I called up Barbara and I invited myself to stay overnight at her apartment.
She had many friends.
She was attached at the moment to a fashionable young man,
Working in fashion and with fashion, but they had problems.
She appeared depressed and disappointed and not in the mood for me.
Her TV was on 24 hours. I slept and woke up with the TV on.
I visited her six years later during my second extended trip to the USA:
Barbara’s sister had told me that Barbara was married and living in Oklahoma City.
I met Barbara and she did not look the Barbara of my vision.
Her skin looked darker, her face emaciated,
Down to earth, resigned and decked in simple blue jeans and an old black sweater.
She was married to a full-blooded American Indian, herself a half-blooded,
A soft spoken husband, a polite artist who toured the USA exhibiting his paintings.
She stayed at home designing jewelry and managing her man’s business.
I accepted her invitation for a Thanksgiving lunch.
I went down to Oklahoma City for an important and specific purpose of mine:
I was determined to tell Barbara my secret.
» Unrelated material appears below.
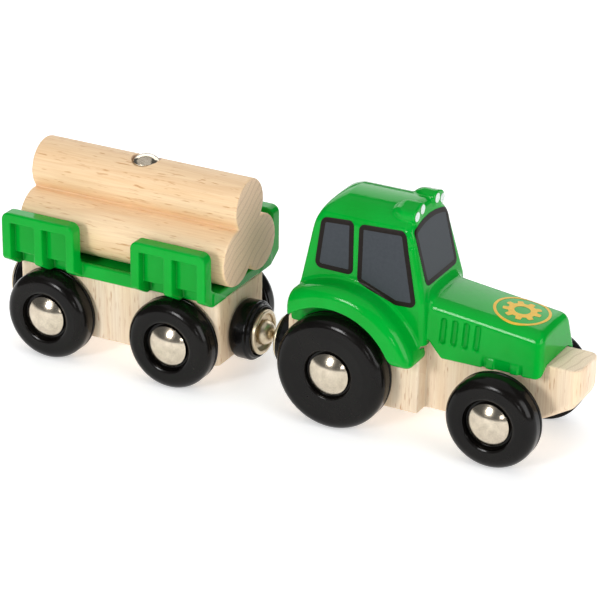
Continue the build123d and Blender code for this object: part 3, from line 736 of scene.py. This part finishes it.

I went down with my steady girl friend at the time.
Barbara’s eyes had an ironic shine looking at my oriental short friend.
She asked my friend all kinds of questions about our relationship,
How we met and what are our plans.
She said to me: “You know someone needs news about your friend”.
She meant that her sister needed to know the whereabouts of her ex-husband.
I had lost track of the whereabouts of my friend too and could not be of much help.
Barbara was entitled to know the truth,
That the first time she walked with me,
She made me feel that I was the most glamorous guy in town.
But I did not tell Barbara the truth.
I don’t recall that I talked during my two hours stay at Thanksgiving.
Maybe it did not feel right at that moment
But I should have persevered on my initial decision:
This truth is hers no matter what.
She could be eighty, but age does not erase the feeling,
That to my young eyes,
She was the most glamorous woman I set my eyes on.
She could be a hundred, but age does not change the fact,
That Barbara made me once walk on air.